As the government’s new Job Support Scheme is set to replace the current furlough system, here’s all you need to know about how it can support individuals and businesses to deal with the challenges created by coronavirus this winter.
The chancellor Rishi Sunak has recently unveiled a major overhaul of the Job Support Scheme and announced additional support for those hit hardest by the pandemic. These changes are directly aimed at businesses that were negatively impacted by local lockdown restrictions but previously unable to access the support made available for employers told to close their doors.
Updated Support Measures
The latest changes mean businesses will now have to contribute significantly less than initially announced to access Jobs Support Scheme funding, and will also particularly benefit those that lay within tier 1 and tier restrictions, helping them to continue operating and protecting jobs.

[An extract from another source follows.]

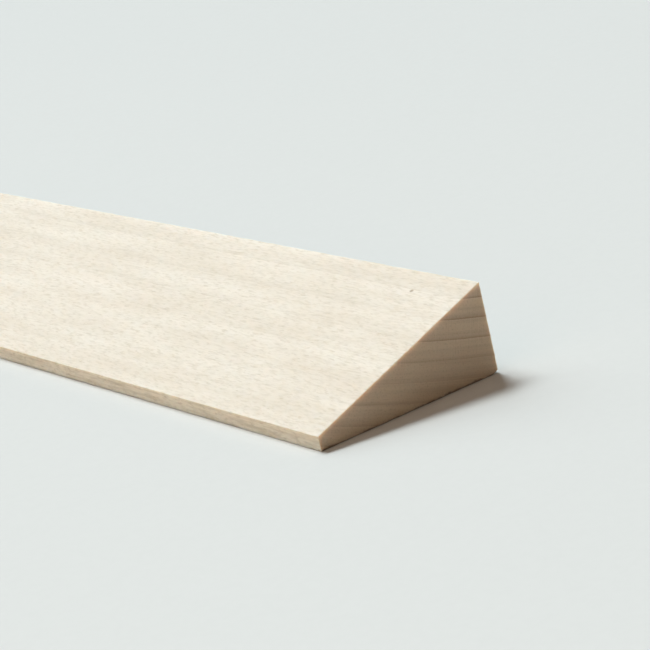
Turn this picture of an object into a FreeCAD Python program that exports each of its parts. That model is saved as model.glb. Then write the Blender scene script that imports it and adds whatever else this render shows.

- Employees are now required to only work 20% of their usual hours to benefit from the JSS, down from 33%
- Employers will now only have to contribute 5% of lost wages for the time employees are not working, down from 33% as announced previously
- The government has increased its own contribution towards lost wages to 62% and doubled the cap to £1541.75
- Grants for the self-employed have been doubled to 40% of previous earnings
To help further understand these changes, the government has released this factsheet with examples of the JSS in practice.
JSS Open and JSS Closed
As part of the scheme, it will separate claims into two distinct categories – ‘Job Support Scheme Open’ and ‘Job Support Scheme Closed’.
JJS Open is available to employers who are still able to provide its workers with 20% of their usual working hours and for every hour not worked, the employee will be paid up to two-thirds of their usual salary.
JJS Closed is aimed to supporting businesses that have been forced to close by local coronavirus restrictions set by the government, and employees will receive two-thirds of their normal pay, paid by their employer and fully funded by the government, to a maximum of £2,083.33 per month.
Employees may also be entitled to additional financial support, including Universal Credit.
The Jobs Support Scheme opens on 1st November, with the first claims available to submit in December. Keep checking back for the latest up-to-date information and guidance.